Finance

Hengli Petrochemical Sanctions Mark Escalation in US-China Energy Standoff

The blacklisting of Hengli Group’s Dalian refinery and its trading arm signals a shift in US enforcement strategy, while the company pivots to domestic sales and yuan-denominated settlements to maintain operations.

Author
Owen Mercer
Markets and Finance Editor
Published
Draft
Source: Yahoo Finance · original
Hengli, China's silk-to-petrochemicals empire, faces the chill of US sanctions
Beijing invokes anti-sanctions law for first time as Washington targets China’s largest private refiner over Iranian crude purchases

The United States has sanctioned Hengli Petrochemical, a subsidiary of China’s Hengli Group, for purchasing Iranian oil, marking the first instance where Beijing has invoked its 2021 anti-sanctions law to defend a domestic entity against unilateral US measures. The blacklisting targets the operator of a 400,000-barrel-per-day refinery in Dalian, alongside approximately 40 associated shipping firms and vessels. This action represents a significant escalation, as previous US sanctions had primarily targeted smaller, independent Chinese refiners known as teapots.

Hengli Group has denied the allegations regarding the purchase of Iranian oil. Despite the geopolitical pressure, the company continues to operate largely as usual by utilising Chinese yuan for oil settlements, thereby bypassing the US dollar system. Traders indicate that Hengli has redirected its petrochemical sales to the domestic market and is likely to rely more heavily on sanctioned oil sources, mirroring the strategy of rival Shandong Yulong Petrochemical after it faced British and European sanctions last year.

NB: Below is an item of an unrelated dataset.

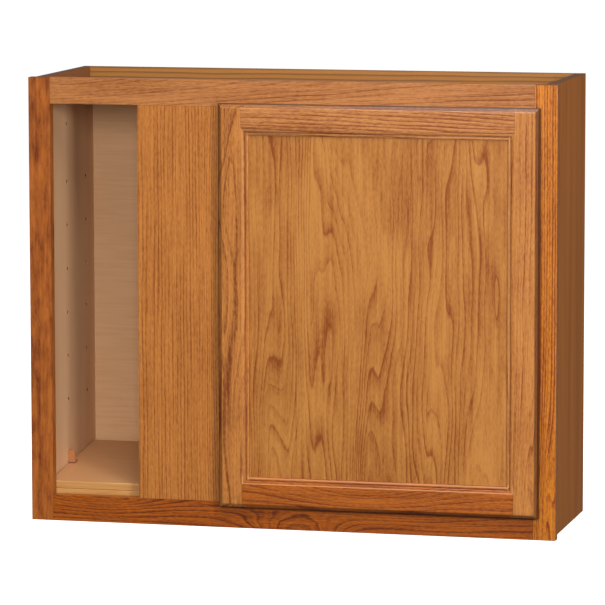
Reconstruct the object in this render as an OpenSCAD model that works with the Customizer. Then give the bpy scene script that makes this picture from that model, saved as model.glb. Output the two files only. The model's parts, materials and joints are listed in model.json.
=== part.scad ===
// Blind corner wall cabinet: face-framed carcass with an open blind bay on the left,
// a wide fixed blind panel beside it, and one framed door hung on the right stile.
// Origin: middle of the width, on the back face, at the level of the bottom edge.
// +X is to the right seen from the front, -Y points out of the front, +Z is up.

/* [Cabinet] */
// Overall width, across the face frame
cabinet_w = 914.4; // [760:0.1:1220]
// Overall height
cabinet_h = 762; // [600:0.1:1070]
// Depth from the back face to the face of the frame, without the door
cabinet_d = 304.8; // [280:0.1:400]

/* [Face frame] */
// Thickness of the frame members
frame_t = 19.05; // [17:0.05:25]
// Width of the outer stiles
stile_w = 38.1; // [32:0.1:60]
// Height of the top and bottom rails
rail_h = 44.45; // [38:0.05:60]
// Width of the open bay on the blind side
blind_bay_w = 154; // [100:1:220]
// Width of the fixed blind panel
blind_panel_w = 157; // [100:1:200]
// How far the frame stands past each side panel
frame_overhang = 7.9; // [0:0.1:10]
// Diameter of the dowels in the frame joints
dowel_d = 8; // [6:1:10]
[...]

The sanctions have already triggered operational disruptions, with Hengli’s main offshore unit, a Singapore-based trading arm employing approximately 100 people, set to shut down this month. Additionally, China’s Wanhua Chemical has suspended a long-term agreement to buy benzene from Hengli Petrochemical. Market observers suggest the sanctions may also jeopardise a preliminary 2024 agreement for Saudi Aramco to take a 10% stake in Hengli Petrochemical, although Aramco declined to comment on the matter.

The timing of the sanctions coincides with heightened diplomatic activity, as US President Donald Trump and Chinese President Xi Jinping prepared to meet. Trump stated he would consider lifting sanctions on Chinese firms that purchase Iranian oil, with a decision expected within days. This potential policy shift occurs against the backdrop of Washington’s efforts to pressure Beijing to influence Tehran to accept a deal ending the conflict that began in February following attacks by the US and Israel on Iran.

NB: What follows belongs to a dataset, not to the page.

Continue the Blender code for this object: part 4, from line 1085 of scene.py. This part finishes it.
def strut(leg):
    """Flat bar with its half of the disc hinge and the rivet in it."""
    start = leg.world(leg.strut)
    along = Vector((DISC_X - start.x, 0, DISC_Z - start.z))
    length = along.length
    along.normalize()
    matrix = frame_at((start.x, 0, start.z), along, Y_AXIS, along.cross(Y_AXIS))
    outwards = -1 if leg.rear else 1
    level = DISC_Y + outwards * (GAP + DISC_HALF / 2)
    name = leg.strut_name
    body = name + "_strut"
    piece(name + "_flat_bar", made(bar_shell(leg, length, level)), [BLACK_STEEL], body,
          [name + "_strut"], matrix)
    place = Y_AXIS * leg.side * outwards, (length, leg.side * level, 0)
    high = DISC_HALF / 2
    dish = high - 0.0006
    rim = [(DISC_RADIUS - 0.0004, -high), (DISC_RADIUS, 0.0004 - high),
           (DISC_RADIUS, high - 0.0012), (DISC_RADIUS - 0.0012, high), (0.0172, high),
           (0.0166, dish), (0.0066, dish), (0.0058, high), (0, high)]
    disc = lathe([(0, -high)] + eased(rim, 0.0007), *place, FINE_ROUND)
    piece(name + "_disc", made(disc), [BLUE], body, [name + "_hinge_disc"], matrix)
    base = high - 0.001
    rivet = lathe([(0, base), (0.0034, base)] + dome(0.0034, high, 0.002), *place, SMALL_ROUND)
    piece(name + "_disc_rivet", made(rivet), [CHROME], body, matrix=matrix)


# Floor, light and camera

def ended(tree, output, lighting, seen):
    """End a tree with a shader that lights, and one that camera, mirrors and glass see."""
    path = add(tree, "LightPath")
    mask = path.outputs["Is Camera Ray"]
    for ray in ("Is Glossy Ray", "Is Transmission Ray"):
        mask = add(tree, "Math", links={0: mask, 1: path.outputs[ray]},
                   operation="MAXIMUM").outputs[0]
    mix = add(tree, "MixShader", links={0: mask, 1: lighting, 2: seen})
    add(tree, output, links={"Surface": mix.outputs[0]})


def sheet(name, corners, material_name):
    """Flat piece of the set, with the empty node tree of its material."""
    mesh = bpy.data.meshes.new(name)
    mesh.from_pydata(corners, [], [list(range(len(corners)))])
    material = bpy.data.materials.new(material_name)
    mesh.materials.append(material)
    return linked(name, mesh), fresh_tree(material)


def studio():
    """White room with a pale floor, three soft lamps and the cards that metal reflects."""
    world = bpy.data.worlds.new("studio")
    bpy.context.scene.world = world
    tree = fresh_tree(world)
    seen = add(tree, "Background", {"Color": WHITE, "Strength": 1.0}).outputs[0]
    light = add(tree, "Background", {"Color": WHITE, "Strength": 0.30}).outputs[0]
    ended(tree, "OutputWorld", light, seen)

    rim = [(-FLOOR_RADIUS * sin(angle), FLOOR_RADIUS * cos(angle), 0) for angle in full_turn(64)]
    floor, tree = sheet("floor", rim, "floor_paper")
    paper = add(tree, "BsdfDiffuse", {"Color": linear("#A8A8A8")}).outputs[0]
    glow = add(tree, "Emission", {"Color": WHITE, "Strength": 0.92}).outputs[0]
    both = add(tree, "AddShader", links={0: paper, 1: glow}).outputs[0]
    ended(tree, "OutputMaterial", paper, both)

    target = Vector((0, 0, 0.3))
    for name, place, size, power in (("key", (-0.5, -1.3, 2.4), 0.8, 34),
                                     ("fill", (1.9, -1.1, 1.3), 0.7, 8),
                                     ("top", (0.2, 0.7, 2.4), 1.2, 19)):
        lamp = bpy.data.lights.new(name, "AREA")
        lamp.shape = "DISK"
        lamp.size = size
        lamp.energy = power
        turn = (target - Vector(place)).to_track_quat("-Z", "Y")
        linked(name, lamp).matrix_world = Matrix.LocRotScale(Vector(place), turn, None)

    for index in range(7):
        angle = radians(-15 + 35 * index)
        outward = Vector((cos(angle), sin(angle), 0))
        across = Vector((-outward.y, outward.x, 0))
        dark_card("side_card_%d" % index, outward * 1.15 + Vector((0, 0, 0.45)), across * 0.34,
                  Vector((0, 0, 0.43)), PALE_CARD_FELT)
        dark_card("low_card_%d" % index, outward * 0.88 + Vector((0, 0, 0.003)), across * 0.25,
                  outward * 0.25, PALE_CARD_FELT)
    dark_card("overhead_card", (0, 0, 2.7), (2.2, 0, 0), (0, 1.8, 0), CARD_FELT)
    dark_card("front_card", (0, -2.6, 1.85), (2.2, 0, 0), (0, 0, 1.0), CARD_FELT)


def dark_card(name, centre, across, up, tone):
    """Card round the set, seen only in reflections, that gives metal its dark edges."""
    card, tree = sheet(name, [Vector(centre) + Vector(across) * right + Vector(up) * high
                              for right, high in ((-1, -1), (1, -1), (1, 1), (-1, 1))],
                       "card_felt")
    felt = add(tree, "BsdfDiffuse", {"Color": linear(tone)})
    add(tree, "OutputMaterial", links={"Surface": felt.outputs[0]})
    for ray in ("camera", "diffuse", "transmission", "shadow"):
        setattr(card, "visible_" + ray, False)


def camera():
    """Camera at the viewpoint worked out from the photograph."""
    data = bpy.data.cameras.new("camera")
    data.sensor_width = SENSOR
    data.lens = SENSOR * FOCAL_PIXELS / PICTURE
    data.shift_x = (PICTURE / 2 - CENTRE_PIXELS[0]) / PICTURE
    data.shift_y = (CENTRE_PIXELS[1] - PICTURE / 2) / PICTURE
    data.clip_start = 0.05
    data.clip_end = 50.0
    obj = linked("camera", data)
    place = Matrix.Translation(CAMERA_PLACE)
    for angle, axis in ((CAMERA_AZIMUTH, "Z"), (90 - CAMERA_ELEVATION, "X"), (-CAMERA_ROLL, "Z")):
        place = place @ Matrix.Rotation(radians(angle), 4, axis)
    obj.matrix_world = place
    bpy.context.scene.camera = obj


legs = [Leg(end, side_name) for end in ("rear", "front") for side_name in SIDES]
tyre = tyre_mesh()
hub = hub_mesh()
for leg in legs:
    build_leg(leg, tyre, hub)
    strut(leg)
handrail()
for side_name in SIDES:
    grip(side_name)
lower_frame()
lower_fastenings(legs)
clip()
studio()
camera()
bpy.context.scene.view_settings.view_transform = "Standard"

Hengli’s founders, Chen Jianhua and Fan Hongwei, built the company from a bankrupt textile mill into a Fortune Global 500 giant and one of China’s largest private oil refiners. Nine days prior to the sanctions, Fan, who chairs Hengli’s Shanghai-listed arm, issued a shareholder letter warning of geopolitical turbulence. She noted that 2025 earnings stood at 7.07 billion yuan on revenue of 201 billion yuan, cautioning that the road ahead may not be smooth as great-power competition continues to evolve.